The diagnosis was Non-Hodgkin follicular lymphoma, a slow-growing type of the disease that often presents no obvious symptoms, such as enlarged lymph nodes or fatigue.

Following four rounds of chemotherapy and other treatment, Jones, a Crawfordsville native who now lives in Westfield with his family, has been cancer-free since October. But doctors told him the chronic disease would eventually come back.

“Of course, my prayers are that it won’t,” Jones said by phone from his office at a downtown Indianapolis bank, where he’s a senior commercial lender. “But all that being said is, right now I’m, you know, effectively normal.”

Jones is now raising money for research through the Leukemia & Lymphoma Society’s Man and Woman of the Year campaign. His friend, Scotty Banks, is competing for the men’s title in a 10-week competition kicking off Thursday. The winners will be crowned at a gala in May at JW Marriott Indianapolis.

Donations can be made at https://pages.lls.org/mwoy/in/indy20/djones. The link will go live on Thursday.

The society funded Jones’s immunotherapy treatments, and has helped advance all but seven of the blood cancer treatment options approved by the Food and Drug Administration since 2017, according to the group’s annual report. Jones’s medication, Rituxan, has been used to treat other types of cancer and a form of rheumatoid arthritis.

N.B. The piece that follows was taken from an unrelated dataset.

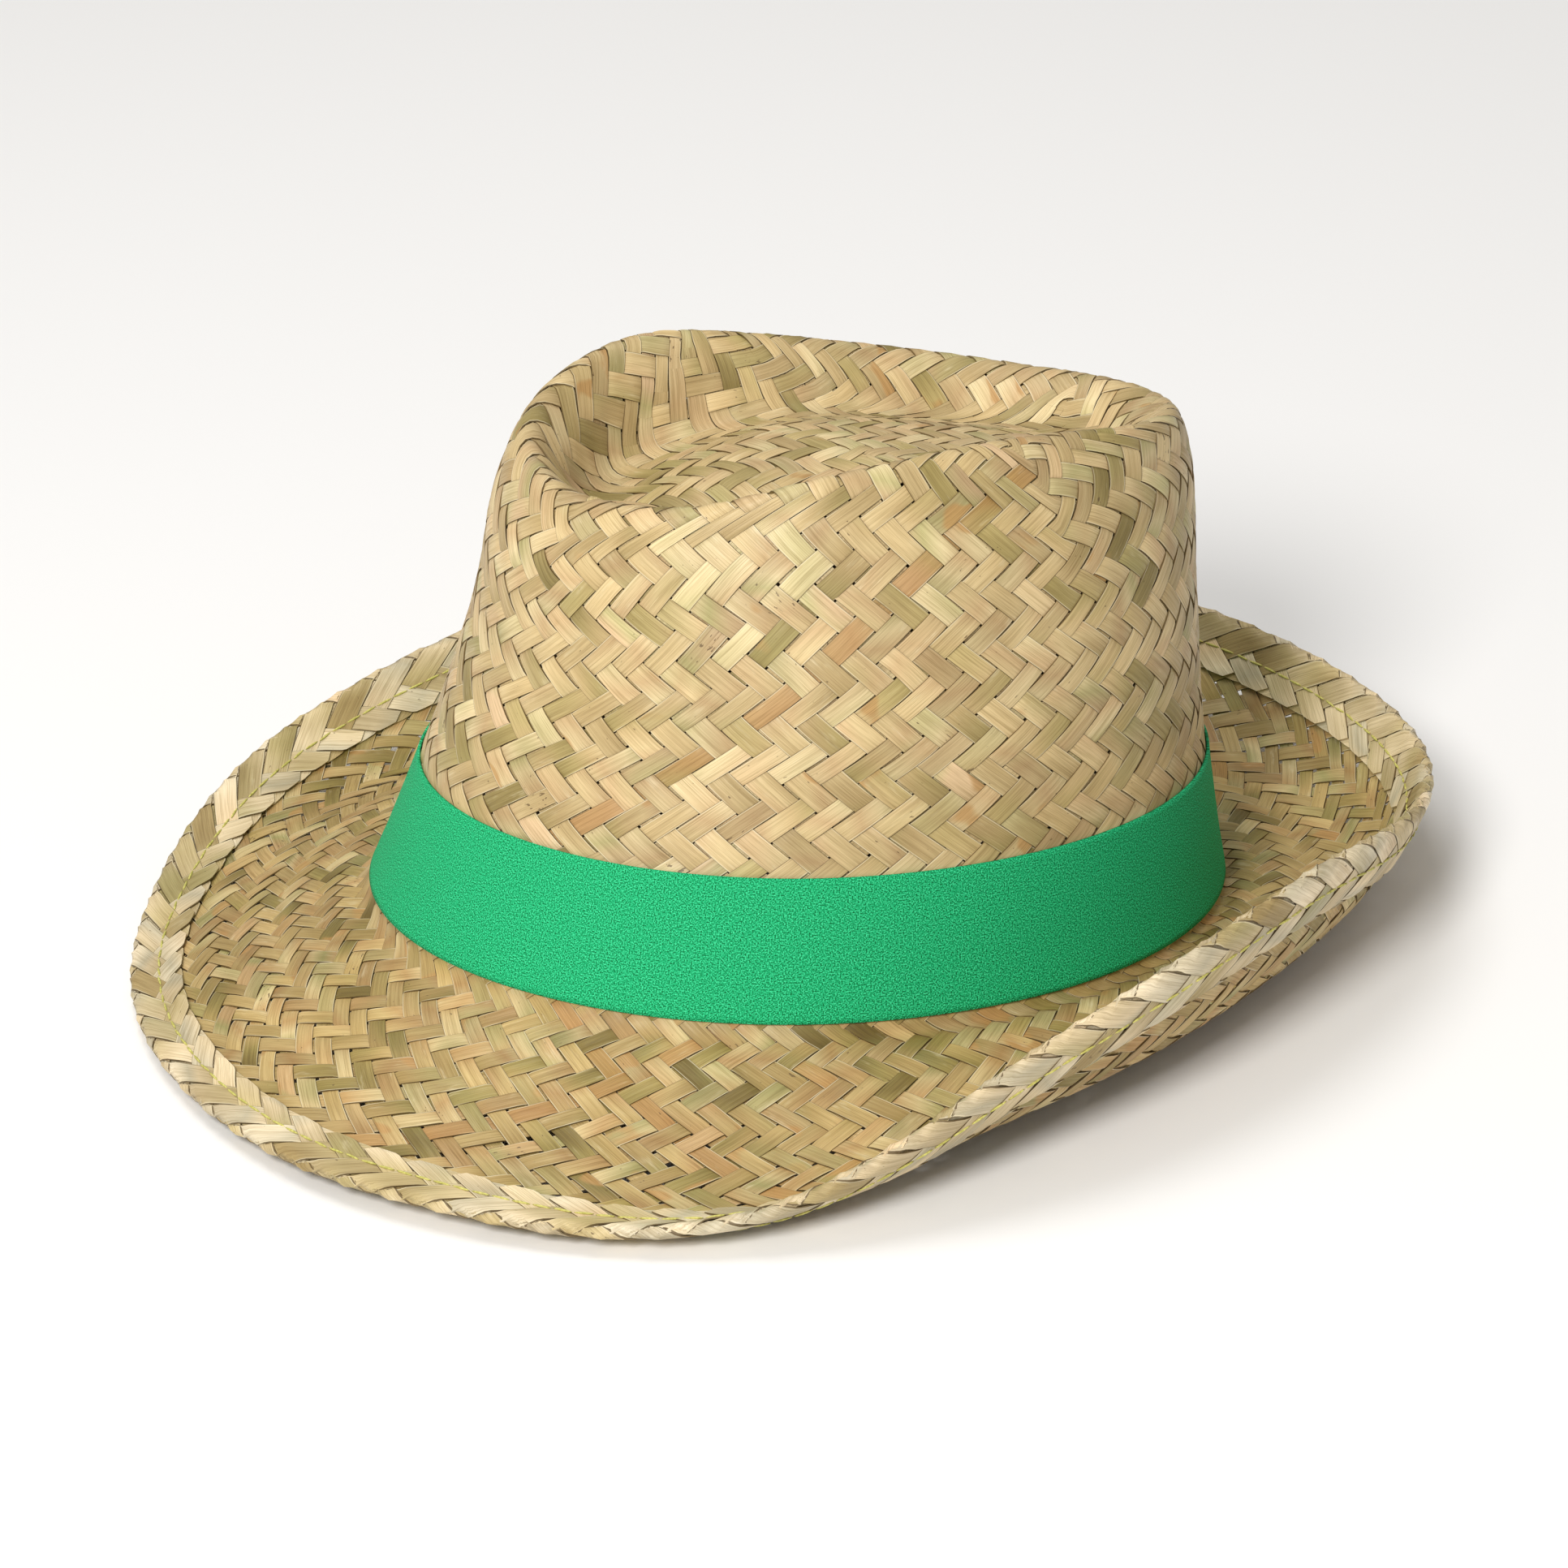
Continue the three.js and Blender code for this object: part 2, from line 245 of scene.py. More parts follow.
# The fold between wall and brim is a small round, laid over the sharp corner
wall_part, wall_length = evenly(crown_curve[:, :corner_sample + 1], skin_rows)
brim_part, brim_length = evenly(brim_curve, skin_rows)
round_half = 12
round_share = np.linspace(0, 1, 2 * round_half + 1)[None, :, None]


def cut_back(part, length):
    """The points of a part at the round's reach from the fold."""
    rows = fold_radius / length * skin_rows
    low = np.floor(rows).astype(int)
    picked = part[np.arange(skin_turns), low]
    return picked + (part[np.arange(skin_turns), low + 1] - picked) * (rows - low)[:, None]


wall_foot = cut_back(wall_part, wall_length)[:, None]
brim_root = cut_back(brim_part, brim_length)[:, None]
round_curve = (
    wall_foot * (1 - round_share) ** 2
    + fold_line[:, None] * 2 * round_share * (1 - round_share)
    + brim_root * round_share**2
)
wall_start = int(np.ceil((fold_radius / wall_length * skin_rows).max())) + 1
brim_start = int(np.ceil((fold_radius / brim_length * skin_rows).max())) + 1
wall_part, wall_length = evenly(
    np.concatenate((round_curve[:, round_half::-1], wall_part[:, wall_start:]), 1), skin_rows)
brim_part, brim_length = evenly(
    np.concatenate((round_curve[:, round_half:], brim_part[:, brim_start:]), 1), skin_rows)
top_part, top_length = evenly(crown_curve[:, corner_sample:], skin_rows)

# Rows of the whole skin: place 0 is the brim's edge, 1 the fold, 2 the corners of the
# crown, 3 the middle of the dent
skin = np.concatenate((brim_part[:, ::-1], wall_part[:, 1:], top_part[:, 1:]), 1)
rest_turn = np.array(floor_up.rotation_difference(Vector((0, 0, 1))).to_matrix())
skin = skin @ rest_turn.T + np.array(hat_place)
along_rows = np.gradient(skin, axis=1)
round_rows = np.roll(skin, -1, 0) - np.roll(skin, 1, 0)
skin_normal = np.cross(round_rows, along_rows)
# All rows meet in the middle of the dent, which takes the direction of a ring beside it
ring_beside = -6
skin_normal[:, -1] = skin_normal[:, ring_beside].mean(0)
skin_normal /= np.linalg.norm(skin_normal, axis=2, keepdims=True)


def on_skin(grid, angle, place):
    """Values of a skin grid at any angle round the hat and any place from edge to middle."""
    turn = (angle / (2 * np.pi)) % 1.0 * skin_turns
    turn_low = np.floor(turn).astype(int) % skin_turns
    turn_share = (turn - np.floor(turn))[..., None]
    row = np.clip(place, 0, 3) * skin_rows
    row_low = np.minimum(np.floor(row).astype(int), 3 * skin_rows - 1)
    row_share = (row - row_low)[..., None]
    turn_high = (turn_low + 1) % skin_turns
    low = grid[turn_low, row_low] * (1 - turn_share) + grid[turn_high, row_low] * turn_share
    high = grid[turn_low, row_low + 1] * (1 - turn_share)
    high = high + grid[turn_high, row_low + 1] * turn_share
    return low * (1 - row_share) + high * row_share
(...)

“That medication alone will add decades to Derek’s life,” said Jones’s wife Kari, a New Market native.

Jones had considered entering himself into the competition before deciding to join Banks’s fundraising team. Banks is a regional trainer and coach at Orangetheory Fitness, where the Jones’s are active members.

“I went into Orangetheory the weekend I was diagnosed and he was one of the first people I told,” Jones said, “and I thanked him because I had worked out really hard for the few years leading up to this diagnosis, and the mental toughness that I gained in those workouts and really pushing yourself [helped me] and I was in the best physical health of my life”

Jones was able to continue working and coach his now 8-year-old son, Isaac’s, baseball team during treatments. The Jones’s have two other children, Olivia, 10, and Ava, 7.

“My wife and I are both faith people, so we believe that we had a lot of prayers around us right away, and it just kind of helped keep things in perspective,” Jones said.